> [BRIEF] From the listing below, copy only the lines running from the line that contains "obj.data.transform(world)" to the line that contains "a tree, shader", both included.

> [DATASET SECTION]
** Begin **

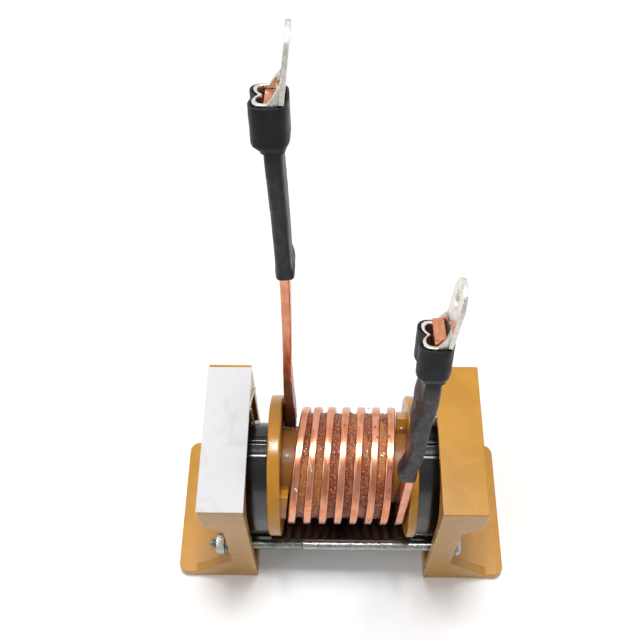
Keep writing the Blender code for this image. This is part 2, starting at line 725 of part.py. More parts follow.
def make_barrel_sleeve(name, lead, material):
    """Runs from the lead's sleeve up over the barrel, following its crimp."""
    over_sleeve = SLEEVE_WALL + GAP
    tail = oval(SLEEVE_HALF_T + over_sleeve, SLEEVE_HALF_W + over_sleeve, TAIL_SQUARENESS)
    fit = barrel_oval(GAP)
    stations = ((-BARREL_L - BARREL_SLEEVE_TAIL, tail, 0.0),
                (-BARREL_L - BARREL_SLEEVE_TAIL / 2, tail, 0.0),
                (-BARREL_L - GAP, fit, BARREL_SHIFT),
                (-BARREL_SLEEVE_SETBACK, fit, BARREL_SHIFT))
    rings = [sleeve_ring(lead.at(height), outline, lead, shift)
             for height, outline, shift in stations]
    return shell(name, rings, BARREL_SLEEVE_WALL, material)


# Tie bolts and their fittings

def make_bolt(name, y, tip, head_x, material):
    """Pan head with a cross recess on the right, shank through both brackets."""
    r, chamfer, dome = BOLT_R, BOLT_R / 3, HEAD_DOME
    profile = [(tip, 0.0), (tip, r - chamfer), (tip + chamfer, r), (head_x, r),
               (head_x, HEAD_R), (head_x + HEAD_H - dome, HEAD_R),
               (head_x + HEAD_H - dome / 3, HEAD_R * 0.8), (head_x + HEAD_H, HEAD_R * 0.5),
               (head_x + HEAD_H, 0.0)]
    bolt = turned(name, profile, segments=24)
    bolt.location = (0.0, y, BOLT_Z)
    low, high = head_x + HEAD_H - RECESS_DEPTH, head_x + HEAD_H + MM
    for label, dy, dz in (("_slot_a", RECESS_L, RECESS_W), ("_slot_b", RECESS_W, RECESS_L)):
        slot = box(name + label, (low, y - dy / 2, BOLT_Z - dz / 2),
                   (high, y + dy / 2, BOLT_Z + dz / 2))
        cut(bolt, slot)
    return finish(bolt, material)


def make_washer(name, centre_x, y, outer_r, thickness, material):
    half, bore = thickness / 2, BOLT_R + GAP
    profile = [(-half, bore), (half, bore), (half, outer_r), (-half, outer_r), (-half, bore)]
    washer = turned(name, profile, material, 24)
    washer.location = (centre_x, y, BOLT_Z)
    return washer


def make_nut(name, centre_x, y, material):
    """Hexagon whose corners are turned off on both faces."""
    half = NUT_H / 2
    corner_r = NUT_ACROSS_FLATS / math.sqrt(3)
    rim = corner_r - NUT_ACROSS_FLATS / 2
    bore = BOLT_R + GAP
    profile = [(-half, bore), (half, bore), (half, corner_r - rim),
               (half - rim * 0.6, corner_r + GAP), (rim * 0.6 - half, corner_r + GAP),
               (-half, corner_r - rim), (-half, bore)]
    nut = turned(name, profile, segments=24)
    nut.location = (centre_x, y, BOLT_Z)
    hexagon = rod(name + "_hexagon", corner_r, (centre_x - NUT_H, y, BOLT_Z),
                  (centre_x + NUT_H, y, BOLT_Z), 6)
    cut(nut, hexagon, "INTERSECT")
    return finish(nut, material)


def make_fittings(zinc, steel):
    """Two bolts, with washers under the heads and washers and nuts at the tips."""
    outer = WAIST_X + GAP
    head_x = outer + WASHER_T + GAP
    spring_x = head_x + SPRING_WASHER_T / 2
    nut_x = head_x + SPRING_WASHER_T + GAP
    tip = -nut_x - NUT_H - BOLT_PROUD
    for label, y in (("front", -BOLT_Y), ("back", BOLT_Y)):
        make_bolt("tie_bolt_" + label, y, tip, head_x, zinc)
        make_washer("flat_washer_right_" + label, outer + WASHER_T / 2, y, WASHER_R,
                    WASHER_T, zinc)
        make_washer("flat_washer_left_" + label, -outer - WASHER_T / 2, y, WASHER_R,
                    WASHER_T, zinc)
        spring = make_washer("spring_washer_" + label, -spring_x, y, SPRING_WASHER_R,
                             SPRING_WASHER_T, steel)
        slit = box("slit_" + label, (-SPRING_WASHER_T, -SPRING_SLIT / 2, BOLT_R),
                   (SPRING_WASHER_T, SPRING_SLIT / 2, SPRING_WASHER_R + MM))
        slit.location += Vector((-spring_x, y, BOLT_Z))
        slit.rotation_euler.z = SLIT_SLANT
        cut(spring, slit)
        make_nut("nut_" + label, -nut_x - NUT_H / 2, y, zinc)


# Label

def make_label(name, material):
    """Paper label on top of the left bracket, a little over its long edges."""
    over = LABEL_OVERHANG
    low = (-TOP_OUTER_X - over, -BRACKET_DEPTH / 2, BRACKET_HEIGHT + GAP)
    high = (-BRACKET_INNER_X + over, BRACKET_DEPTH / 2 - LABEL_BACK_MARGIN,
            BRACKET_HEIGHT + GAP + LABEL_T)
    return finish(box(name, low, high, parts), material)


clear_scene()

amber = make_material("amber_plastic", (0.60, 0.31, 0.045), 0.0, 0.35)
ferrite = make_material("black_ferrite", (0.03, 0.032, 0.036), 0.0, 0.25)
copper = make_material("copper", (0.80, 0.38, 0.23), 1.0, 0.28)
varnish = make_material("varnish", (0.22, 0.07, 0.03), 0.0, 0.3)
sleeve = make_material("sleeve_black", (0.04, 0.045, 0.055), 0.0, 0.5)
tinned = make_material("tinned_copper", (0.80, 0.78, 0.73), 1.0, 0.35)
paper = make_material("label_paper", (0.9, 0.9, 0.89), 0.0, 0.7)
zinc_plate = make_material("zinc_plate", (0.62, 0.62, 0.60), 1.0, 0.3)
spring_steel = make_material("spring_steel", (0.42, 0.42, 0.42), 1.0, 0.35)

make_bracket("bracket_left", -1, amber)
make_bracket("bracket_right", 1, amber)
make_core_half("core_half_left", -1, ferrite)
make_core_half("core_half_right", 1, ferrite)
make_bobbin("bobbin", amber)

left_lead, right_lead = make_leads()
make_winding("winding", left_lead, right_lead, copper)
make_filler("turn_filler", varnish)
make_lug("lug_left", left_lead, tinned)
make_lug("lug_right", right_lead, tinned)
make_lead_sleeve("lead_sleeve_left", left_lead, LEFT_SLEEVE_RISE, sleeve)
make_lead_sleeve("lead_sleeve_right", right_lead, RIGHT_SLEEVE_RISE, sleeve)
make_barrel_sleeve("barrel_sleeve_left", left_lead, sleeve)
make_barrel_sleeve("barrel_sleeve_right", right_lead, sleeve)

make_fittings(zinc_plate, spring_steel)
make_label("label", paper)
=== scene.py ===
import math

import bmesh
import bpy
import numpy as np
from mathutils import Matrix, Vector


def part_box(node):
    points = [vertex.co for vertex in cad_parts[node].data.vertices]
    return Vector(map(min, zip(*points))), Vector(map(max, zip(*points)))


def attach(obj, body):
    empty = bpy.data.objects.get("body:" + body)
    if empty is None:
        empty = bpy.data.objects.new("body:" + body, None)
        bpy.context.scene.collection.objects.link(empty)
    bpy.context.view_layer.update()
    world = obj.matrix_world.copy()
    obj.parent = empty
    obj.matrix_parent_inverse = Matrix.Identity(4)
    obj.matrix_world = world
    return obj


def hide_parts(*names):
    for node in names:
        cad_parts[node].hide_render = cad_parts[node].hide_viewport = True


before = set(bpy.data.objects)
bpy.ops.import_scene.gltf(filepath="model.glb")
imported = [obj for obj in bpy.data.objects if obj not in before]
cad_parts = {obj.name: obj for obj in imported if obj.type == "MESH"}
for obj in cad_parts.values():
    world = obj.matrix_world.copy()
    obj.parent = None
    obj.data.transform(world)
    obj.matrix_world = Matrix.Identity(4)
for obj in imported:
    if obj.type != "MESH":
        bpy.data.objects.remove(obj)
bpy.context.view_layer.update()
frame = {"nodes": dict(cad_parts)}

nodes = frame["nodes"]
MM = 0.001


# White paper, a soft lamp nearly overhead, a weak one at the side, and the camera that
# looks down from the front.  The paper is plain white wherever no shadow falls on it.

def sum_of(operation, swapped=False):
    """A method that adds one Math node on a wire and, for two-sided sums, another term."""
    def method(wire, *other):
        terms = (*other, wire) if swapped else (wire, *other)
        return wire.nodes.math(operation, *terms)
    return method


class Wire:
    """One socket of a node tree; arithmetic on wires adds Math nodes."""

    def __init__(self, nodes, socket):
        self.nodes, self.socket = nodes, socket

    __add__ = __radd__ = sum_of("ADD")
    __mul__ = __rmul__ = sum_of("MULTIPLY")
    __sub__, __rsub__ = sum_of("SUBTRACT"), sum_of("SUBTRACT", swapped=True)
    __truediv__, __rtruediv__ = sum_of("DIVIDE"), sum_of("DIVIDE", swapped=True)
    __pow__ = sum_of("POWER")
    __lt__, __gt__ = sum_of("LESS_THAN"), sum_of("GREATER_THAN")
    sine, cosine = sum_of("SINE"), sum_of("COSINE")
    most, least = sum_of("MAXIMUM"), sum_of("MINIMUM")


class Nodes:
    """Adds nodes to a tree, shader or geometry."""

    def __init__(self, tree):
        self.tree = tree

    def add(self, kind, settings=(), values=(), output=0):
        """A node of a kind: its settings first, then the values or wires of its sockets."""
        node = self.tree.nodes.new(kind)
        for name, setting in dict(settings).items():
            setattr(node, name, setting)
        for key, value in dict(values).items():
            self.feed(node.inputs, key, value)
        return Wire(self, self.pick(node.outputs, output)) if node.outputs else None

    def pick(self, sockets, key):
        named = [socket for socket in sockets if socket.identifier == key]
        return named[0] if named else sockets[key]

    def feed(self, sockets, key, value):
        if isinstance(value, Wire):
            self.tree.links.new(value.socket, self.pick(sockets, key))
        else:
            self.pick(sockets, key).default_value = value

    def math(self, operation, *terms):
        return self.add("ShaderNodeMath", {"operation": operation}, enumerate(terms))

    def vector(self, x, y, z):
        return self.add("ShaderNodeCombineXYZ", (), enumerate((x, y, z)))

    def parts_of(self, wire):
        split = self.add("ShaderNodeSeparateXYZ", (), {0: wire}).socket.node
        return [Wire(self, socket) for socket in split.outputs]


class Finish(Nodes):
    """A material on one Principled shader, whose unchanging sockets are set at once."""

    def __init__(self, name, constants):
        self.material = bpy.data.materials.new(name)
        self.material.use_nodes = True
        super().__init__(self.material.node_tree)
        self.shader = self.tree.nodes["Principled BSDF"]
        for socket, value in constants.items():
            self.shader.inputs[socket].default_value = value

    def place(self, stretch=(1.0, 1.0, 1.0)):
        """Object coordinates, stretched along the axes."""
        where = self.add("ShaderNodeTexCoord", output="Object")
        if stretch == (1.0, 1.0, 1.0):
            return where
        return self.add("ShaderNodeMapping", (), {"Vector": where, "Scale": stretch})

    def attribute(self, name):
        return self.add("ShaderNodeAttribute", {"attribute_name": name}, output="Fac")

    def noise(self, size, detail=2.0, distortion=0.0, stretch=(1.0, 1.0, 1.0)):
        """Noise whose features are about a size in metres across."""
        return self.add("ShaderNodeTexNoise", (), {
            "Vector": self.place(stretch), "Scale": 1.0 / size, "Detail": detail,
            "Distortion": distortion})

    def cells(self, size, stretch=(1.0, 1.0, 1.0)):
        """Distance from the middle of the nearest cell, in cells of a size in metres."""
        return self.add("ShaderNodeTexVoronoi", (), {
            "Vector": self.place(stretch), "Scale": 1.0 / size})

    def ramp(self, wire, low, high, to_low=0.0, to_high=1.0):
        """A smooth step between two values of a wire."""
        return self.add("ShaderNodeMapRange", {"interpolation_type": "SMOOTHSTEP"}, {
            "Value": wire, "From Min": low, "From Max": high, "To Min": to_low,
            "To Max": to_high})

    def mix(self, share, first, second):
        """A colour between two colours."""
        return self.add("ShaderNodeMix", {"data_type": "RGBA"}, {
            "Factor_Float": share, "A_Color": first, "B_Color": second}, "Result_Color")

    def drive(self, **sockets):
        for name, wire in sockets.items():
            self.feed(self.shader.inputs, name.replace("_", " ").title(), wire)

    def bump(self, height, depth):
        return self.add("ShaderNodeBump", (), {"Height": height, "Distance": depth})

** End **

> [THE RESULT]
    obj.data.transform(world)
    obj.matrix_world = Matrix.Identity(4)
for obj in imported:
    if obj.type != "MESH":
        bpy.data.objects.remove(obj)
bpy.context.view_layer.update()
frame = {"nodes": dict(cad_parts)}

nodes = frame["nodes"]
MM = 0.001


# White paper, a soft lamp nearly overhead, a weak one at the side, and the camera that
# looks down from the front.  The paper is plain white wherever no shadow falls on it.

def sum_of(operation, swapped=False):
    """A method that adds one Math node on a wire and, for two-sided sums, another term."""
    def method(wire, *other):
        terms = (*other, wire) if swapped else (wire, *other)
        return wire.nodes.math(operation, *terms)
    return method


class Wire:
    """One socket of a node tree; arithmetic on wires adds Math nodes."""

    def __init__(self, nodes, socket):
        self.nodes, self.socket = nodes, socket

    __add__ = __radd__ = sum_of("ADD")
    __mul__ = __rmul__ = sum_of("MULTIPLY")
    __sub__, __rsub__ = sum_of("SUBTRACT"), sum_of("SUBTRACT", swapped=True)
    __truediv__, __rtruediv__ = sum_of("DIVIDE"), sum_of("DIVIDE", swapped=True)
    __pow__ = sum_of("POWER")
    __lt__, __gt__ = sum_of("LESS_THAN"), sum_of("GREATER_THAN")
    sine, cosine = sum_of("SINE"), sum_of("COSINE")
    most, least = sum_of("MAXIMUM"), sum_of("MINIMUM")


class Nodes:
    """Adds nodes to a tree, shader or geometry."""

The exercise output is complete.